If modern Western military interventions in the Middle East represent a continuation of the Crusades, one could equally frame China's suppression of the Uyghurs — a Muslim population — as a continuation of imperial Chinese subjugation of Central Asian peoples, or China's territorial claims in the South China Sea as a continuation of tributary-state imperialism. The speaker applies civilizational continuity arguments selectively.
⏵ 00:27:21
So what the Pope is calling for is a jihad. All good Christians now must go into battle to reclaim Jerusalem... This is a jihad. He's calling for jihad.
The repeated use of 'jihad' to describe the Crusade is deliberately provocative, inverting the common Western framing that associates jihad exclusively with Islam. Pedagogically effective but historically imprecise — the Crusade indulgence system and Islamic jihad doctrine differ significantly in theological structure.
⏵ 00:08:54
In China, people believe that if I get good grades in school, I'll go to good university and then I'll have a really good life. That's a religion. That's a belief system.
A rare moment where the speaker applies his analytical framework cross-culturally, comparing Chinese educational meritocracy to religious belief. This briefly hints at the kind of universal analytical perspective largely absent from the lecture's treatment of civilizations.
⏵ 00:16:49
The entire source of their power is their ability to enforce their belief system on everyone. This is what I call orthodoxy.
Articulates the lecture's core analytical concept — orthodoxy as the foundation of institutional religious power. This framework drives the entire lecture's interpretation of Church behavior.
The Chinese Communist Party enforces ideological orthodoxy through censorship, social credit systems, and political education campaigns. The CCP's treatment of dissent — from Falun Gong practitioners to democracy activists to Uyghur Muslims — mirrors the Church's suppression of heresy that the speaker critiques. The structural parallel between 'enforcing correct thinking' in medieval Europe and contemporary China goes unacknowledged.
claim The wars in the Middle East that you're seeing on the news are really still part of the crusading mentality.
00:59:05 · Not falsifiable
unfalsifiable
This is an interpretive claim about historical continuity rather than a testable prediction.
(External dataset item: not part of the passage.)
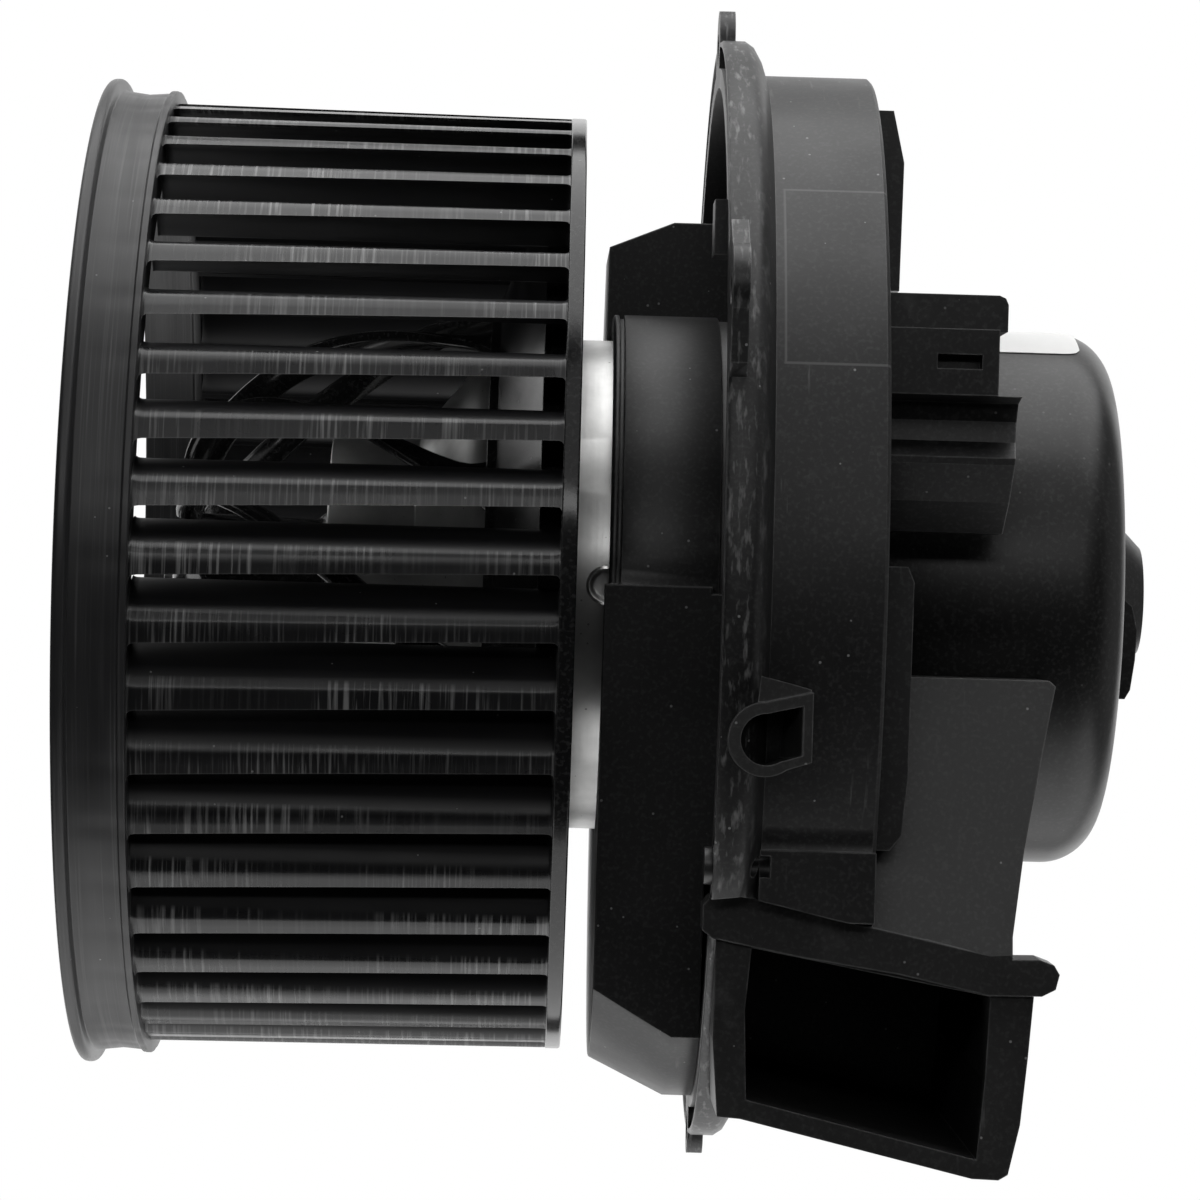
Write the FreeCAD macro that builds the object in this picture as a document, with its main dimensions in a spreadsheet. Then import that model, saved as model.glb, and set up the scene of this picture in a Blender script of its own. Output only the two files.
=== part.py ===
"""Vehicle heater blower: a squirrel-cage wheel on a motor held in a flange housing.

Units are millimetres. +X runs along the shaft from the wheel's inlet to the motor cap, +Z is up and
-Y is the side with the connector and the duct mouth. The origin is on the shaft axis, in the plane of
the flange's mating face.
"""
import FreeCAD, Part
import math
import os
import types

import Sketcher
from FreeCAD import Placement, Rotation, Vector

os.makedirs("parts", exist_ok=True)
doc = FreeCAD.newDocument("blower")
sheet = doc.addObject("Spreadsheet::Sheet", "Sizes")

# ---------------------------------------------------------------- driving sizes

DRIVING = {
    # wheel
    "rim_front_x": -92.0,
    "rim_lip_radius": 75.0,
    "rim_band_radius": 73.0,
    "rim_wall": 1.8,
    "blade_count": 47,
    "blade_front_x": -81.8,
    "blade_back_x": -22.2,
    "blade_root_radius": 62.0,
    "blade_tip_radius": 71.4,
    "blade_bend": 9.75,
    "blade_wall": 1.4,
    "blade_phase": 7.35,
    "back_ring_x": -19.9,
    "back_ring_radius": 71.0,
    "spoke_count": 9,
    "hub_front_x": -80.0,
    "hub_back_x": -58.0,
    "hub_radius": 9.2,
    "skirt_radius": 42.6,
    # motor
    "shaft_radius": 4.0,
    "running_gap": 0.03,
    "bush_radius": 8.0,
    "can_radius": 37.4,
    "can_wall": 1.6,
    "can_front_x": -31.8,
    "can_back_x": 55.0,
    "nose_radius": 22.0,
    "nose_front_x": -57.0,
    "core_radius": 28.6,
    "core_front_x": -18.0,
    "core_back_x": 22.0,
    "slot_count": 12,
    "bar_radius": 11.5,
    "bar_front_x": 33.0,
    "bar_back_x": 46.0,
    # housing
    "sleeve_bore": 38.6,
    "sleeve_radius": 41.4,
    "collar_front_x": -15.0,
    "lobe_front_x": -15.6,
    "lobe_radius": 77.5,
    "lobe_face_radius": 72.0,
    "lobe_side_y": -42.0,
    "lobe_top_z": 56.9,
    "lobe_step_y": 12.0,
    "shell_wall": 2.0,
    "rim_radius": 83.4,
    "drum_radius": 78.3,
    "drum_back_x": 22.6,
    "ear_wall": 2.4,
    "ear_radius": 6.0,
    "ear_reach": 82.5,
    "ear_hole": 2.5,
    "side_ear_angle": 28.0,
    "side_ear_reach": 87.4,
    "screw_reach": 80.4,
    "screw_radius": 1.5,
    "lead_angle": -27.6,
    "mouth_y": -66.0,
    "duct_far_y": 12.0,
    "ledge_far_y": -58.0,
    "cap_radius": 40.5,
    "cap_back_x": 60.6,
    "cap_round": 8.0,
}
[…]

While Crusade rhetoric does appear in some modern discourse, characterizing all Middle Eastern conflicts as extensions of the Crusades is a historiographical assertion, not a falsifiable prediction.
Verdict

Strengths

The lecture provides a useful structural analysis of how institutional religious power functioned in medieval Europe. The framework of orthodoxy-as-power-source, the five-source legitimacy crisis model, and the three-prong response strategy (scapegoating, persecuting, crusading) offer students genuine analytical tools. The direct reading of Pope Urban II's speech is excellent primary source pedagogy. The treatment of the Cathars, Waldensians, and the Inquisition goes beyond typical survey-level coverage and provides genuinely interesting detail. The connection between elite overproduction and crusading participation reflects legitimate historical scholarship. The discussion of the Knights Templar as proto-bankers and cosmopolitan freethinkers is engaging and largely accurate.

Weaknesses

The lecture suffers from systematic selectivity that creates a misleadingly binary civilizational narrative. Islam is consistently portrayed as tolerant and peaceful while Christianity is consistently portrayed as violent and intolerant — omitting counterevidence on both sides (Almohad persecutions, al-Hakim's destruction of the Church of the Holy Sepulchre, the massacre at Ayyadieh by Muslim forces vs. Christian tolerance in certain Crusader states). The claim that the Inquisition involved 'very little violence' contradicts established scholarship on Inquisitorial torture and proxy executions. The reduction of Holocaust causation to medieval scapegoating patterns is a significant oversimplification. The claim that modern Middle Eastern wars are continuations of the Crusades is asserted without argumentation. Several concepts (elite overproduction, the Templar-to-American-Revolution connection) are presented without scholarly attribution. The lecture engages with no alternative historiographical perspectives on the Crusades.

Cross-References

BUILDS ON

  • Previous Civilization lectures on the fall of Rome (referenced: 'as we discussed, after the fall of Rome the Catholic Church basically became the new Roman Empire')
  • Previous Civilization lecture on the Islamic Golden Age / Abbasid Caliphate (referenced: 'as we know from the Islamic Golden Age lecture')
  • Previous semester lectures on religious needs and human nature (referenced: 'something that we discussed a lot last semester is that humans are first and foremost religious')
  • Previous class on Genghis Khan and steppe peoples (referenced: 'last class we talked about the rise of Genghis Khan')
  • Previous class on Pax Mongolica (referenced: 'remember we last class we talked about the Pax Mongolica')
  • Upcoming lectures previewed: Protestant Reformation ('next week'), Renaissance, Age of Exploration, American Revolution
This lecture is part of a long-running Civilization series that has reached its 40th episode, covering medieval European history in a university classroom setting. The lecture fits into a broader narrative arc that consistently portrays institutional religion (particularly Christianity) as a tool of social control while presenting Islam more favorably. The speaker's framework — orthodoxy as power, corruption as inevitable, dissent as noble — will likely carry forward into lectures on the Reformation and Age of Exploration. The brief claim that modern Middle Eastern wars continue the Crusades connects this historical lecture to the geopolitical analysis found in the Geo-Strategy series. The concept of 'elite overproduction' (used without attribution to Peter Turchin) appears across multiple lectures in different series.